• _WHAT IS REQUIRED_
Among the lines below, keep only those from the one containing "Continue the FreeCAD" through the one containing "print_round(bodies, *dot)", and reproduce them exactly.

• _RECORDS FOR THIS TASK_
======
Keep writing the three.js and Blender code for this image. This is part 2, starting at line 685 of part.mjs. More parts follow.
======
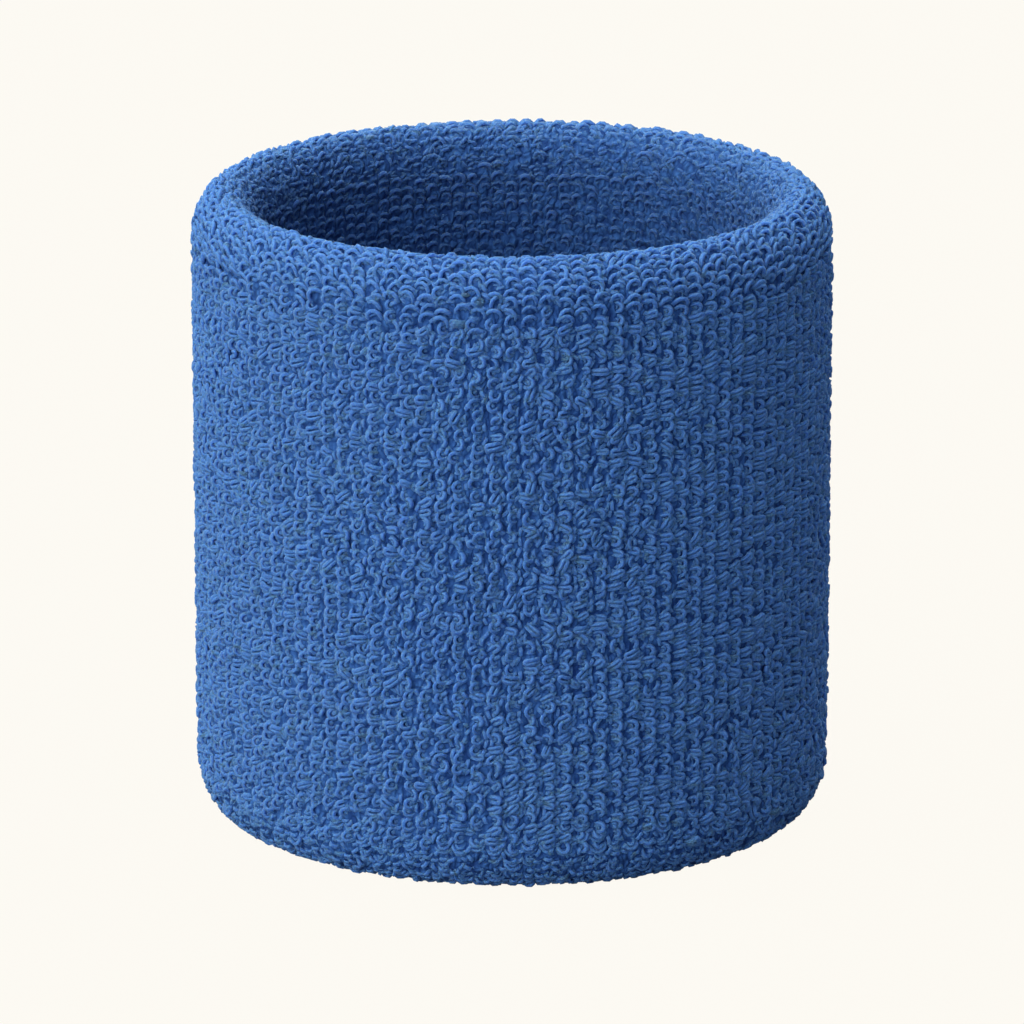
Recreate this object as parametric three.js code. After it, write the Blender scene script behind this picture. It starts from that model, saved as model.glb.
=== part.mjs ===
======
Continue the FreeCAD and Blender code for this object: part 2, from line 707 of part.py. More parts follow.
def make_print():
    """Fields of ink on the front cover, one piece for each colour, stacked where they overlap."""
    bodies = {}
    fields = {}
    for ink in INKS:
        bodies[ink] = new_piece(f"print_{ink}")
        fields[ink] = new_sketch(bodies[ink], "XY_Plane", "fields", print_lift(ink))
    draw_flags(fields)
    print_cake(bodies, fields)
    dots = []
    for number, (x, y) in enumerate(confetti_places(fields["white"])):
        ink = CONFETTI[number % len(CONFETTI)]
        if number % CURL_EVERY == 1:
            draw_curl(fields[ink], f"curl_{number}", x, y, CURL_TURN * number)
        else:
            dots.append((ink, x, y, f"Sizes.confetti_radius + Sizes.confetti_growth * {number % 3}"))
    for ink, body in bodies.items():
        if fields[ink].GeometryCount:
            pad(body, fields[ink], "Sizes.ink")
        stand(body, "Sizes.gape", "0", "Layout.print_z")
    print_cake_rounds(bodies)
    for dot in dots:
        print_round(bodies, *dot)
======
• _ANSWER TO THE EXERCISE_
Continue the FreeCAD and Blender code for this object: part 2, from line 707 of part.py. More parts follow.
def make_print():
    """Fields of ink on the front cover, one piece for each colour, stacked where they overlap."""
    bodies = {}
    fields = {}
    for ink in INKS:
        bodies[ink] = new_piece(f"print_{ink}")
        fields[ink] = new_sketch(bodies[ink], "XY_Plane", "fields", print_lift(ink))
    draw_flags(fields)
    print_cake(bodies, fields)
    dots = []
    for number, (x, y) in enumerate(confetti_places(fields["white"])):
        ink = CONFETTI[number % len(CONFETTI)]
        if number % CURL_EVERY == 1:
            draw_curl(fields[ink], f"curl_{number}", x, y, CURL_TURN * number)
        else:
            dots.append((ink, x, y, f"Sizes.confetti_radius + Sizes.confetti_growth * {number % 3}"))
    for ink, body in bodies.items():
        if fields[ink].GeometryCount:
            pad(body, fields[ink], "Sizes.ink")
        stand(body, "Sizes.gape", "0", "Layout.print_z")
    print_cake_rounds(bodies)
    for dot in dots:
        print_round(bodies, *dot)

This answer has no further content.